The emphasis in the program, called “Steps,” is for children to literally map out who did what to whom as civilians witnessed their Jewish neighbors being targeted by the Nazis. Little do the pupils know — ages 10 to 12 — that the four major roles they’re examining — which individuals were forced to choose from in the Holocaust — will come full circle in their world of epidemic bullying.
They, too, are forced to choose among those four options as they watch a bully target one of their classmates. Those few choices include: 1. Perpetrator 2. Victim/Target 3. Bystander 4. Ally/Hero.
One of the first questions adolescents are asked in the four-part workshop hints at the program’s deeper message: “What role did most civilians play in the Holocaust?” says a docent before her 5th and 6th grade audience. She is one of a team of presenters who can take advantage of the elaborate Nazi exhibits where the 2½ tour/workshop is conducted: The Museum of Tolerance in Los Angeles, an internationally renown history and civil-rights center.

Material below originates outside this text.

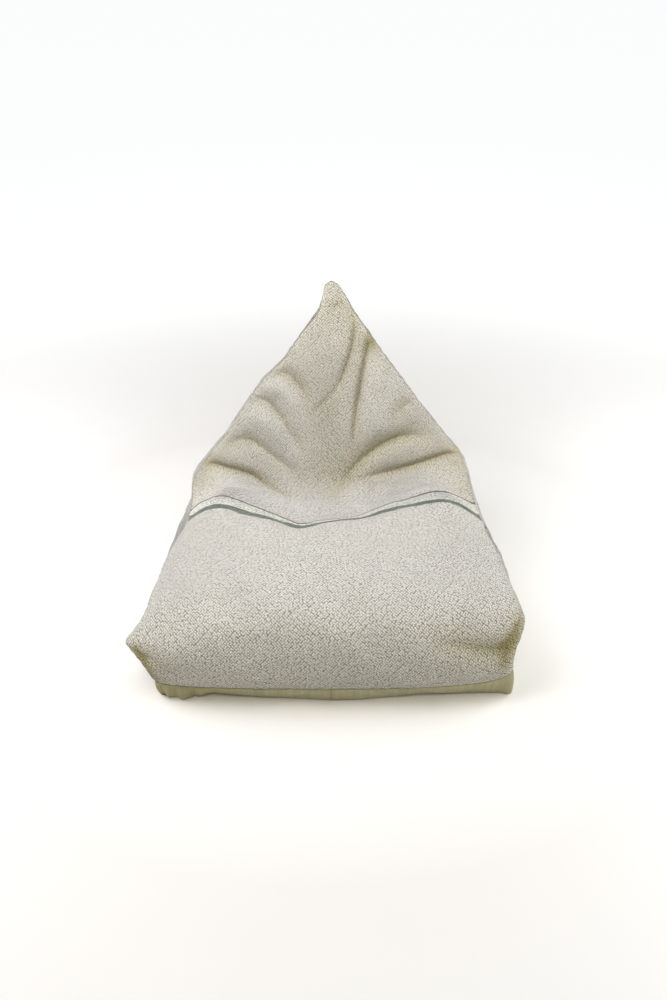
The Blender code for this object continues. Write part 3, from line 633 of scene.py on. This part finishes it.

Children do not always confine their answers to the facts laid out for them in their guidebook, called an “Explorer Notebook. ”It clearly establishes the end result of what can happen in a world filled with bystanders. “That answer is simple,” says a 6th grader from a Jewish school. “They chose the easy way out” he asserts and correctly points out civilians (mostly) acted as “bystanders.”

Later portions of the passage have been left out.